**Material for the task:**
══════════════════════════════

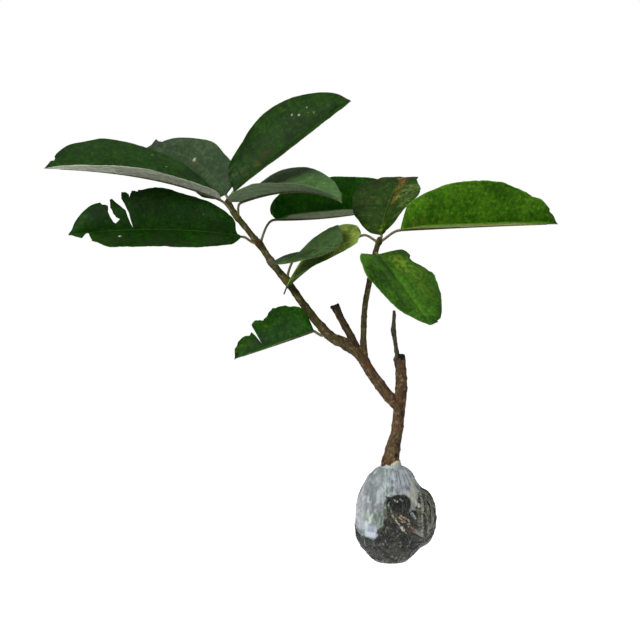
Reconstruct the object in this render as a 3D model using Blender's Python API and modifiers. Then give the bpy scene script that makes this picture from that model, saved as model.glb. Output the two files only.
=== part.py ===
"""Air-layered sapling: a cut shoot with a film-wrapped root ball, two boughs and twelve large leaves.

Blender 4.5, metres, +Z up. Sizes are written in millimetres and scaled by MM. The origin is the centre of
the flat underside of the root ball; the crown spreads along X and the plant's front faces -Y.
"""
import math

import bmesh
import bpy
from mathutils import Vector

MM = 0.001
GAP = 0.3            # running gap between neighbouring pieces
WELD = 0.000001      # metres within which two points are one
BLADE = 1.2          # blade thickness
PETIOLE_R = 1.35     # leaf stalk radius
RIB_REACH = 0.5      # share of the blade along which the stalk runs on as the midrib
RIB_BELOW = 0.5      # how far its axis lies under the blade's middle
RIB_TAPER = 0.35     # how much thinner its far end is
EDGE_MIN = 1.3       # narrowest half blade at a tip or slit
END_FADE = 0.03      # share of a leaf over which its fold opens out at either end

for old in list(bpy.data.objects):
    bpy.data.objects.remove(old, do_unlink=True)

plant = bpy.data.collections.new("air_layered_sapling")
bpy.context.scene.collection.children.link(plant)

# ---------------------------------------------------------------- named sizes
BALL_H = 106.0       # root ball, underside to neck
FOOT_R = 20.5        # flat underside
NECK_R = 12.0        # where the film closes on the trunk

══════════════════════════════

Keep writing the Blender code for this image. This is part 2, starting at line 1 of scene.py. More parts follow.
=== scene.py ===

══════════════════════════════

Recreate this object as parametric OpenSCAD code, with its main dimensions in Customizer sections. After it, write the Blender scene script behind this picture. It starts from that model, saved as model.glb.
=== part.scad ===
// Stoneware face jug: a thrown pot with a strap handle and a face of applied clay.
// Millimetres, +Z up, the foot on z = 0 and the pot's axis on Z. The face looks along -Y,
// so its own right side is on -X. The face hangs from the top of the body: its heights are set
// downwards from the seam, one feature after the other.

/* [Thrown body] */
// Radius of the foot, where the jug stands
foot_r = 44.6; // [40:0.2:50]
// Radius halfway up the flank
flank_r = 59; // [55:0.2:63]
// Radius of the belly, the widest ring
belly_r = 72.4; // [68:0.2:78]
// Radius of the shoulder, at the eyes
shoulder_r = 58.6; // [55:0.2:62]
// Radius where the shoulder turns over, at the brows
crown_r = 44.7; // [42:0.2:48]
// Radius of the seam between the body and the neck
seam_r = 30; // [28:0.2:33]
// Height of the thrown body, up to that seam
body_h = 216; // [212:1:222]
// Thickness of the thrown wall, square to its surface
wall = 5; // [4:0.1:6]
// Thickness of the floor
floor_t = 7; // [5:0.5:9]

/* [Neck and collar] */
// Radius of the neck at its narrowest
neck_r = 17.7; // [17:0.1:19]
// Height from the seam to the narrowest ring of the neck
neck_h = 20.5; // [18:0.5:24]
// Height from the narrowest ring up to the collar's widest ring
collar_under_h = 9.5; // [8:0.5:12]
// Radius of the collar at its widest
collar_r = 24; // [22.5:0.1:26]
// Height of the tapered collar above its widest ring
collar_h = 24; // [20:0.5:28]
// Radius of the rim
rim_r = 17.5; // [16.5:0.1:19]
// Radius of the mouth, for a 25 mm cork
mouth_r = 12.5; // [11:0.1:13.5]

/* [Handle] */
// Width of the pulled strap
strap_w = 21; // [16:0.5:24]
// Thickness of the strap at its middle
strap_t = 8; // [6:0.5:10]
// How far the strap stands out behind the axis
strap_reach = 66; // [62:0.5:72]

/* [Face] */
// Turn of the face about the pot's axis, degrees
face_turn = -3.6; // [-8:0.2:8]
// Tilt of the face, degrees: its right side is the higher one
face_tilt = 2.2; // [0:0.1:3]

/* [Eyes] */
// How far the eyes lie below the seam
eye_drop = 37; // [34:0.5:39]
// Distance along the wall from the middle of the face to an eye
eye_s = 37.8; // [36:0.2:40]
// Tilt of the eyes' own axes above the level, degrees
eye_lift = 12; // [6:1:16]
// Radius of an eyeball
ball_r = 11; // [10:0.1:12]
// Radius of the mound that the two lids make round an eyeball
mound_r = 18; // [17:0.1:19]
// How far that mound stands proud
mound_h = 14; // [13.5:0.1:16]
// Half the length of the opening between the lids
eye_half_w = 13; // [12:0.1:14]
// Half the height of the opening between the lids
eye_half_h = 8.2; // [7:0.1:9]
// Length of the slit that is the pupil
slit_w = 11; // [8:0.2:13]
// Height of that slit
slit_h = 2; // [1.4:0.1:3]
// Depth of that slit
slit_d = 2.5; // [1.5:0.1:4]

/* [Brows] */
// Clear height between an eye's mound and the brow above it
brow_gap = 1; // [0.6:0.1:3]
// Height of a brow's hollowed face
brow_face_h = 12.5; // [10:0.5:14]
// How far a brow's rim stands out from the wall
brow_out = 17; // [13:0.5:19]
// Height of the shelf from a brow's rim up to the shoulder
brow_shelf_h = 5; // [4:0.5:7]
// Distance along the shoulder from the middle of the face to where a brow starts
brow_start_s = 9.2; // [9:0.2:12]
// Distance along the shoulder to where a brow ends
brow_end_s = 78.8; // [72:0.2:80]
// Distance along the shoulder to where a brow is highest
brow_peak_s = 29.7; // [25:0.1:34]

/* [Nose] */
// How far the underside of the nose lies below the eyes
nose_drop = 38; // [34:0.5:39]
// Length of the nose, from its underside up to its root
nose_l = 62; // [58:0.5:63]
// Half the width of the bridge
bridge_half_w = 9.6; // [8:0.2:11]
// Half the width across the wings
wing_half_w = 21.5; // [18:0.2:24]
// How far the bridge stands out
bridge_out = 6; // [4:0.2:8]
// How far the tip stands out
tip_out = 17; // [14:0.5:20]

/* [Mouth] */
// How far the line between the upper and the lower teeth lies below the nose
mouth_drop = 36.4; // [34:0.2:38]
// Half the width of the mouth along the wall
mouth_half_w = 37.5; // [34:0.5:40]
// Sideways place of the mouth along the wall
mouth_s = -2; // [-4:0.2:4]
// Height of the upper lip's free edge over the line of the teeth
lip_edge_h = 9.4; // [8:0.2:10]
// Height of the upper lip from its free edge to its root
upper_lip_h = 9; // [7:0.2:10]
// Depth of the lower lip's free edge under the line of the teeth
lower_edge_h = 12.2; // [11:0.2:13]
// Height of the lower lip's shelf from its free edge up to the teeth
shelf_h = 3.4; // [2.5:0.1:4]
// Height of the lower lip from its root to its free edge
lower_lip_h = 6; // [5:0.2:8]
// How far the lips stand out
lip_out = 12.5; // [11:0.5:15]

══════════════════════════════

**What the task requires:** Exactly those lines that run from the line with "Reconstruct the object" through the line with "NECK_R = 12.0" are to be reproduced; both end lines belong to the range.

**Response below:**
Reconstruct the object in this render as a 3D model using Blender's Python API and modifiers. Then give the bpy scene script that makes this picture from that model, saved as model.glb. Output the two files only.
=== part.py ===
"""Air-layered sapling: a cut shoot with a film-wrapped root ball, two boughs and twelve large leaves.

Blender 4.5, metres, +Z up. Sizes are written in millimetres and scaled by MM. The origin is the centre of
the flat underside of the root ball; the crown spreads along X and the plant's front faces -Y.
"""
import math

import bmesh
import bpy
from mathutils import Vector

MM = 0.001
GAP = 0.3            # running gap between neighbouring pieces
WELD = 0.000001      # metres within which two points are one
BLADE = 1.2          # blade thickness
PETIOLE_R = 1.35     # leaf stalk radius
RIB_REACH = 0.5      # share of the blade along which the stalk runs on as the midrib
RIB_BELOW = 0.5      # how far its axis lies under the blade's middle
RIB_TAPER = 0.35     # how much thinner its far end is
EDGE_MIN = 1.3       # narrowest half blade at a tip or slit
END_FADE = 0.03      # share of a leaf over which its fold opens out at either end

for old in list(bpy.data.objects):
    bpy.data.objects.remove(old, do_unlink=True)

plant = bpy.data.collections.new("air_layered_sapling")
bpy.context.scene.collection.children.link(plant)

# ---------------------------------------------------------------- named sizes
BALL_H = 106.0       # root ball, underside to neck
FOOT_R = 20.5        # flat underside
NECK_R = 12.0        # where the film closes on the trunk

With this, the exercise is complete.